Consider the dissociation of iodine: $$ \mathrm{I}_{2}(g) \rightleftharpoons 2 \mathrm{I}(g) $$ A \(1.00-\mathrm{g}\) sample of \(\mathrm{I}_{2}\) is heated at \(1200^{\circ} \mathrm{C}\) in a 500 -mL flask. At equilibrium the total pressure is 1.51 atm. Calculate \(K_{P}\) for the reaction. [Hint: Use the result in problem \(15.65(\mathrm{a}) .\) The degree of dissociation \(\alpha\) can be obtained by first calculating the ratio of observed pressure over calculated pressure, assuming no dissociation.

The equilibrium constant \(K_{P}\) for the reaction $$ 2 \mathrm{H}_{2} \mathrm{O}(g) \rightleftharpoons 2 \mathrm{H}_{2}(g)+\mathrm{O}_{2}(g) $$ is found to be \(2 \times 10^{-42}\) at \(25^{\circ} \mathrm{C}\). (a) What is \(K_{\mathrm{c}}\) for the reaction at the same temperature? (b) The very small value of \(K_{P}\left(\right.\) and \(\left.K_{\mathrm{c}}\right)\) indicates that the reaction overwhelmingly favors the formation of water molecules. Explain why, despite this fact, a mixture of hydrogen and oxygen gases can be kept at room temperature without any change.

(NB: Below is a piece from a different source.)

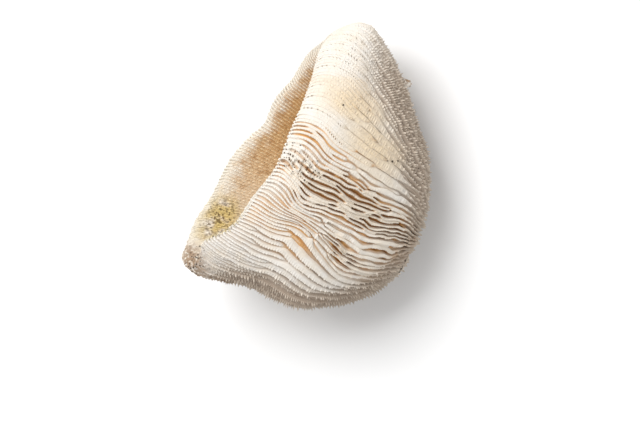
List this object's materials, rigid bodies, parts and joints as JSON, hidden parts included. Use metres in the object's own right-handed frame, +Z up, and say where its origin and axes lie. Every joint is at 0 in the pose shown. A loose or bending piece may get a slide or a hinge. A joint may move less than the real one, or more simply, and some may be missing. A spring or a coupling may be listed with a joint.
{
  "type": "mushroom coral skeleton",
  "caption": "Helmet-shaped mushroom coral skeleton lying on its flank: a high dome of thin toothed blades running from a mouth slit to a scalloped rim, over a deep finely ribbed hollow",
  "frame": {"origin": "middle of the bounding box's footprint, on the surface the coral lies on", "axes": "+X from the hollow's mouth towards the dome's crest, tilted down a little; +Y along the coral's length from heel to nose; +Z up, out of the flank that faces the camera in the picture"},
  "size_m": [0.0794, 0.108, 0.072],
  "materials": {
    "coral_skeleton": "dry, chalky and matte, creamy white with tan and brown staining between the blades"
  },
  "bodies": {
    "root": {"coral": "coral_skeleton"}
  },
  "joints": []
}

At \(1024^{\circ} \mathrm{C}\), the pressure of oxygen gas from the decomposition of copper(II) oxide \((\mathrm{CuO})\) is \(0.49 \mathrm{~atm}\) $$ 4 \mathrm{CuO}(s) \rightleftharpoons 2 \mathrm{Cu}_{2} \mathrm{O}(s)+\mathrm{O}_{2}(g) $$ (a) What is the \(K_{P}\) for the reaction? (b) Calculate the fraction of \(\mathrm{CuO}\) decomposed if 0.16 mole of it is placed in a 2.0 - \(L\) flask at \(1024^{\circ} \mathrm{C}\). (c) What would be the fraction if a 1.0 -mole sample of \(\mathrm{CuO}\) were used? (d) What is the smallest amount of \(\mathrm{CuO}\) (in moles) that would establish the equilibrium?

Consider this reaction: $$ \mathrm{N}_{2}(g)+\mathrm{O}_{2}(g) \rightleftharpoons 2 \mathrm{NO}(g) $$ If the equilibrium partial pressures of \(\mathrm{N}_{2}, \mathrm{O}_{2}\), and NO are 0.15 atm, 0.33 atm, and 0.050 atm, respectively, at \(2200^{\circ} \mathrm{C}\), what is \(K_{P} ?\)

Heating solid sodium bicarbonate in a closed vessel established this equilibrium: \(2 \mathrm{NaHCO}_{3}(s) \rightleftharpoons \mathrm{Na}_{2} \mathrm{CO}_{3}(s)+\mathrm{H}_{2} \mathrm{O}(g)+\mathrm{CO}_{2}(g)\) What would happen to the equilibrium position if (a) some of the \(\mathrm{CO}_{2}\) were removed from the system, (b) some solid \(\mathrm{Na}_{2} \mathrm{CO}_{3}\) were added to the system, (c) some of the solid \(\mathrm{NaHCO}_{3}\) were removed from the system? The temperature remains constant.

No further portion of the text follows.